Shevchenko is a force of nature. She’s not a prima donna “Firebird Queen,” which is what I sensed in prior portrayals I’ve seen, and she does nothing to call attention to herself: she’s just one in a flock of firebirds indistinguishable from the others until Ivan (Prince Ivan in other versions) captures and then releases her after she gives him a magical firebird feather. She captures the Firebird’s essence, both physically and emotionally. As in this version, or at least in her portrayal, the Firebird is in the details. I never noticed this Firebird’s clawed hands before, but Shevchenko physically enunciates them clearly even while percolating around the stage like a bird powered by some internal nuclear generator. Once again, this was a dazzling Shevchenko debut.
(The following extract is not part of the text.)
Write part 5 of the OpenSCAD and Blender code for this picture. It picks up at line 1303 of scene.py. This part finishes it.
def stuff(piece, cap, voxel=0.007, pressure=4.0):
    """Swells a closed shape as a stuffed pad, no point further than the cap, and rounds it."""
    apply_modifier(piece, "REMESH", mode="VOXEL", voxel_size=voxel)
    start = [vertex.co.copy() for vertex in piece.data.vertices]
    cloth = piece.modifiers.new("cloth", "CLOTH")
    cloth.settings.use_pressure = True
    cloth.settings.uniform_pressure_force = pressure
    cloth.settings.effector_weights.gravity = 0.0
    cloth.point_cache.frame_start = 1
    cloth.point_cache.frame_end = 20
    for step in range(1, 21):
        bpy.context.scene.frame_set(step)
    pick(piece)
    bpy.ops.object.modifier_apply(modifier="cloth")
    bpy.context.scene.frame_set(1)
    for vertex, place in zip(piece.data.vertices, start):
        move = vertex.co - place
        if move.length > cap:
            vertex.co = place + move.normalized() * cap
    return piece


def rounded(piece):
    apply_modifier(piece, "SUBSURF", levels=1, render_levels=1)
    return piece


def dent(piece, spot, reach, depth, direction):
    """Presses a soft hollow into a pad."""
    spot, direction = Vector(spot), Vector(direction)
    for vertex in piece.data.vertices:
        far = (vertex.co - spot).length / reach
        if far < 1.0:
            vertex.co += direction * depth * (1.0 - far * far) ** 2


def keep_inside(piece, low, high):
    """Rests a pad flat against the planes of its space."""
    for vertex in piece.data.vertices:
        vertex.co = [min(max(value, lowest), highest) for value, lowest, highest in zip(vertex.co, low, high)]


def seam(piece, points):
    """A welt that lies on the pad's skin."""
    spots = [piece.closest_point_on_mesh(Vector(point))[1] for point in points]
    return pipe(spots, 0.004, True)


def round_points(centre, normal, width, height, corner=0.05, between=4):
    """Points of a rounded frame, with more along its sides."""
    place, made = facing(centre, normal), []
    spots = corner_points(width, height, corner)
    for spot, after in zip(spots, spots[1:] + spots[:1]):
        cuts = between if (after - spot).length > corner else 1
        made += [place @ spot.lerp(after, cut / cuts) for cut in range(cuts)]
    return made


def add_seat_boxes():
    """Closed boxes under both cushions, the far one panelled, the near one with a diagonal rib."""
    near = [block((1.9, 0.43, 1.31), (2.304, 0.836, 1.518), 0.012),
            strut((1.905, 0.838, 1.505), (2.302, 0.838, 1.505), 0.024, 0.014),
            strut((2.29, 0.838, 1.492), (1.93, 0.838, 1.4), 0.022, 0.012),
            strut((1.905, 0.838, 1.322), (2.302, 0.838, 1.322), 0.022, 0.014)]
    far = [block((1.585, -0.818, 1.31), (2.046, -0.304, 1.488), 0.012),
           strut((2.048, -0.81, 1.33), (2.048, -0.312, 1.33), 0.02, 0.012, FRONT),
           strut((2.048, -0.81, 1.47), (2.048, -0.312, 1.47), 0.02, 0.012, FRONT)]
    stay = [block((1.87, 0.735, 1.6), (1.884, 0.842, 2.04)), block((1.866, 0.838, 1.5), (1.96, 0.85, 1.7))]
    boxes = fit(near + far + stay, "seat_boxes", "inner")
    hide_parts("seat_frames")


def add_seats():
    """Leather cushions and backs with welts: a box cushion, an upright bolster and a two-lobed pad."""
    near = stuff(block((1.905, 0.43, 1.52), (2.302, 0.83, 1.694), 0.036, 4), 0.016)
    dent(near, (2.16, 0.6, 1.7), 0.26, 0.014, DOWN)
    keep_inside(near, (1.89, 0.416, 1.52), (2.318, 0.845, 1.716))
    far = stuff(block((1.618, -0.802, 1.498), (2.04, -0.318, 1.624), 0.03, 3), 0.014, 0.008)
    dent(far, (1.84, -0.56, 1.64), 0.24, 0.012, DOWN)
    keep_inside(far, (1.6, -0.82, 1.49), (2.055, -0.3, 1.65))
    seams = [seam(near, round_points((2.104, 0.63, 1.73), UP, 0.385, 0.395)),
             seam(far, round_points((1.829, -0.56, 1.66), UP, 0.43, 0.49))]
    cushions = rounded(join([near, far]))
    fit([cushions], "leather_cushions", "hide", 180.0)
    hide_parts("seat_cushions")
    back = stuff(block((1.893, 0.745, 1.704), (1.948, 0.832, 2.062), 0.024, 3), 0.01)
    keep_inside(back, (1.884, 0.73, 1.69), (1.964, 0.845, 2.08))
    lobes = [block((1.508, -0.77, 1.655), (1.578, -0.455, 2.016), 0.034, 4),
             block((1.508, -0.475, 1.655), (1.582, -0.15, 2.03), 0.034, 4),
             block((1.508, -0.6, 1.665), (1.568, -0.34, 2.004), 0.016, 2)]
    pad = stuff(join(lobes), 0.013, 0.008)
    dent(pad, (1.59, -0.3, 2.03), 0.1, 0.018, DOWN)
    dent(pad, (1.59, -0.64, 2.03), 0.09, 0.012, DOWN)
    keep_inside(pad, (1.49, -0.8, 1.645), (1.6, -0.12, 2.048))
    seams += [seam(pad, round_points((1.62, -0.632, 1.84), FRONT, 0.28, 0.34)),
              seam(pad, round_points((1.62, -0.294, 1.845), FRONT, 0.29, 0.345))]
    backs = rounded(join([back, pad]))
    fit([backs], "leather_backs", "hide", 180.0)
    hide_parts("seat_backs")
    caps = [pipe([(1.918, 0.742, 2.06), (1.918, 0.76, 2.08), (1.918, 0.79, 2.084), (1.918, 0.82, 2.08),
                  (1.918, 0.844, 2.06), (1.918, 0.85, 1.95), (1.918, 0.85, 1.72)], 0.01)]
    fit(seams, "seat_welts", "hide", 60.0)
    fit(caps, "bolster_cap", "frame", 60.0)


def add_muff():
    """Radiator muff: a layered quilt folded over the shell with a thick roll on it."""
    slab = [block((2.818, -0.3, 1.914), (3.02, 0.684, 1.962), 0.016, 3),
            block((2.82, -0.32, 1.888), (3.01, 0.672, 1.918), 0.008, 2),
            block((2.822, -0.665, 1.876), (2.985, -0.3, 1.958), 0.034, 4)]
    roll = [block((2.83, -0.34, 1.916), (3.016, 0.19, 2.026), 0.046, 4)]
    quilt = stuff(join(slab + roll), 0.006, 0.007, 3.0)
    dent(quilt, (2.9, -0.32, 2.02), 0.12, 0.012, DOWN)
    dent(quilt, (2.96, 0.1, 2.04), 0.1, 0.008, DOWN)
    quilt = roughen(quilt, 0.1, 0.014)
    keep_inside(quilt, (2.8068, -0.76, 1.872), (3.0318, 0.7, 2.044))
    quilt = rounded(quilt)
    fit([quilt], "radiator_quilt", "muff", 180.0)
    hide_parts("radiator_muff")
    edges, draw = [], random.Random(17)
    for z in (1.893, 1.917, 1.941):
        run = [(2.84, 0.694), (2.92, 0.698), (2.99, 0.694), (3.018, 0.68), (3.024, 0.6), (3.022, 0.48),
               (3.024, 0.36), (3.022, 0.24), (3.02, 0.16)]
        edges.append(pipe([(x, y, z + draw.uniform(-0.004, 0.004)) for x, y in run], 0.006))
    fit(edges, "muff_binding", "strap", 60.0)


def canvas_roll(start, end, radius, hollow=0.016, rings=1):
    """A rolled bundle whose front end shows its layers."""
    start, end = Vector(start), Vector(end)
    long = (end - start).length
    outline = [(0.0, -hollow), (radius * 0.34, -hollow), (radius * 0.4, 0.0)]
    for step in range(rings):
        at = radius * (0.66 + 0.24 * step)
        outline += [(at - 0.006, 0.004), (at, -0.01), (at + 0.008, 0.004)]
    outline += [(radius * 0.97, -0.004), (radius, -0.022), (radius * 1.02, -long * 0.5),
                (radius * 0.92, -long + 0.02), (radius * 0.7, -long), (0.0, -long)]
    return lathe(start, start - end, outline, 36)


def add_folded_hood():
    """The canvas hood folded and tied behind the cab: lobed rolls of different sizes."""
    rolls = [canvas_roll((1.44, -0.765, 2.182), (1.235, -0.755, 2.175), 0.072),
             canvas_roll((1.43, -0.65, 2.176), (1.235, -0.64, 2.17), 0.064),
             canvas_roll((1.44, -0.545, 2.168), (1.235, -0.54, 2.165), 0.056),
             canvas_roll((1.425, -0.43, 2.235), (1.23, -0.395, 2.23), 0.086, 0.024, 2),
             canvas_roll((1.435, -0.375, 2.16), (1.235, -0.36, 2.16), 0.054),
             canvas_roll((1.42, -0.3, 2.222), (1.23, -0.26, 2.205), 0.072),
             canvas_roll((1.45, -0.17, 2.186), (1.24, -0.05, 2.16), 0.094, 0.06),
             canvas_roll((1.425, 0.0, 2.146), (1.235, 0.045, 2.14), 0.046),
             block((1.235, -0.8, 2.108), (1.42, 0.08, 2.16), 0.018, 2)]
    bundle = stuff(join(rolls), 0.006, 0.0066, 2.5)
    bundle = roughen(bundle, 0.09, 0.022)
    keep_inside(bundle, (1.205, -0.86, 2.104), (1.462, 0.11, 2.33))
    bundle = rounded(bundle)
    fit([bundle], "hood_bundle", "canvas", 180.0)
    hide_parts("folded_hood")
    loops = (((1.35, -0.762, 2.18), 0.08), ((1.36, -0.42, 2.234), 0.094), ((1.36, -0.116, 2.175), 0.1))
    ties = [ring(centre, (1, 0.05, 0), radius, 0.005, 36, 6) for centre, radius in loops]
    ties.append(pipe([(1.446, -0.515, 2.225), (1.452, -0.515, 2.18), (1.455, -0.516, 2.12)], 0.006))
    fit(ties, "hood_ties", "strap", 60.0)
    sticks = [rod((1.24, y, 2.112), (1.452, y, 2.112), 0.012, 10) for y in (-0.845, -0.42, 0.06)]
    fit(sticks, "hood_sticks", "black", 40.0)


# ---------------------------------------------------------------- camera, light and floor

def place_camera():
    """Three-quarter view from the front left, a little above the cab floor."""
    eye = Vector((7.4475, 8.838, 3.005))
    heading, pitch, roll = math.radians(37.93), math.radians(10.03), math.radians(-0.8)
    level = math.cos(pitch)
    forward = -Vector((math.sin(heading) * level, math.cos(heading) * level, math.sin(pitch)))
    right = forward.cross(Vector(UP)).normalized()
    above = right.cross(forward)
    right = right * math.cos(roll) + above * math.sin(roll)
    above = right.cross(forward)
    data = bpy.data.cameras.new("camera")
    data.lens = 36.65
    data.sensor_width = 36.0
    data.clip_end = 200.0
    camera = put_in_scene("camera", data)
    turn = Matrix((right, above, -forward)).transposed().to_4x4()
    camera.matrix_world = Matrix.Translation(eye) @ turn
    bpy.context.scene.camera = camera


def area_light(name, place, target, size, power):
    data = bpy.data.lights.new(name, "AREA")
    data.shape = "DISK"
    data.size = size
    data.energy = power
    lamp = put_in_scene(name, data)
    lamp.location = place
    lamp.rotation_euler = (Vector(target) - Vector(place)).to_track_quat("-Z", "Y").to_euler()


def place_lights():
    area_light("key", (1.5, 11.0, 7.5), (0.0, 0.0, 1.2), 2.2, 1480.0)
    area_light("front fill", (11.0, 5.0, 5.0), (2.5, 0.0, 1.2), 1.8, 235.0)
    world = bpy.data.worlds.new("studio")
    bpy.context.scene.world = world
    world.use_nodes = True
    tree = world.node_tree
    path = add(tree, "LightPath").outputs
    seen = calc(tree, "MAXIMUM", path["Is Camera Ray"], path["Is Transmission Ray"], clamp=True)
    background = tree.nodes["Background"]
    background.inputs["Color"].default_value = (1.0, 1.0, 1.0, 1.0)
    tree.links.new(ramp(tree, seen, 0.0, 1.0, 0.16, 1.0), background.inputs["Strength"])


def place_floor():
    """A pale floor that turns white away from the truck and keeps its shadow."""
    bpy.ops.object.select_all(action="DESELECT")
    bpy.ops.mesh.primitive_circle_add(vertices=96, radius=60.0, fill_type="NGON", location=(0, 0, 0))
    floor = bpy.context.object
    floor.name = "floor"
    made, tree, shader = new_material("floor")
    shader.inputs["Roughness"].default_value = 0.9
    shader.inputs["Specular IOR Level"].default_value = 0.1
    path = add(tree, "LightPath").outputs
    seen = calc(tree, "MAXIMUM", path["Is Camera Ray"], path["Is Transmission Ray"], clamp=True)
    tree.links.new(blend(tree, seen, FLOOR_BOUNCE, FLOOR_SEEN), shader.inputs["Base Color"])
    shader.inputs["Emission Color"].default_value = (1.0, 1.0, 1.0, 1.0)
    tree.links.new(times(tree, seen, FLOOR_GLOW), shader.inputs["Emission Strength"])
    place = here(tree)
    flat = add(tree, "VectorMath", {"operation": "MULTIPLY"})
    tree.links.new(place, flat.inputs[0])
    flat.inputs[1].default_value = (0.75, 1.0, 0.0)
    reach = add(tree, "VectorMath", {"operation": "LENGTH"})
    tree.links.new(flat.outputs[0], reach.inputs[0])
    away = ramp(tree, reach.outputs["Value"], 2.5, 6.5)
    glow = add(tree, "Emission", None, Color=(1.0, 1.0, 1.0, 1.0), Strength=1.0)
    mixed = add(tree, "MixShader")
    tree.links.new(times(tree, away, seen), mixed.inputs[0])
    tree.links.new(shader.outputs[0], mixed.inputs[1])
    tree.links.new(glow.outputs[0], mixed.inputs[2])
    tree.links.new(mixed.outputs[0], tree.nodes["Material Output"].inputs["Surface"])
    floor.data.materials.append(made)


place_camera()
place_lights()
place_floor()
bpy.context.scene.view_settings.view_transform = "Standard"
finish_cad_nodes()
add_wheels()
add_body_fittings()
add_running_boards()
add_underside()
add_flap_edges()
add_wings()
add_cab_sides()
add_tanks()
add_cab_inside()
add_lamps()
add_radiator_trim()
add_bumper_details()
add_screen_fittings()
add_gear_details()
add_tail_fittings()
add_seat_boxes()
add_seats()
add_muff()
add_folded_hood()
Forster did the impossible – he made the role of Ivan believable. Everything about his portrayal – broad strokes as well as more measured nuance – was clearly delivered. It was Forster’s finest role (at least of those I’ve seen) to date.
I must confess that I don’t remember noticing Lyle previously, but I will pay attention now. His Kaschei was demonic yet engaging, serpentine, dominating, vicious and hilariously frightening.
But the dance’s revelation was Hurlin’s Maiden (the Princess, as I recall, in other versions). In addition to displaying her increasingly confident technique, her role here shows that she can change temperament and attitude from one second to the next, and has impeccable comic timing. I suppose this shouldn’t surprise me – she exhibited the same qualities, on a much smaller scale, in Ratmansky’s Whipped Cream – but it’s still a rare quality, and reveals a depth of talent versatility I never anticipated from her. At one moment, she’s a budding ballerina; at another she’s Carol Burnett.
Following this program’s week-long run, ABT’s Met season continues after Memorial Day with a week of La Bayadere.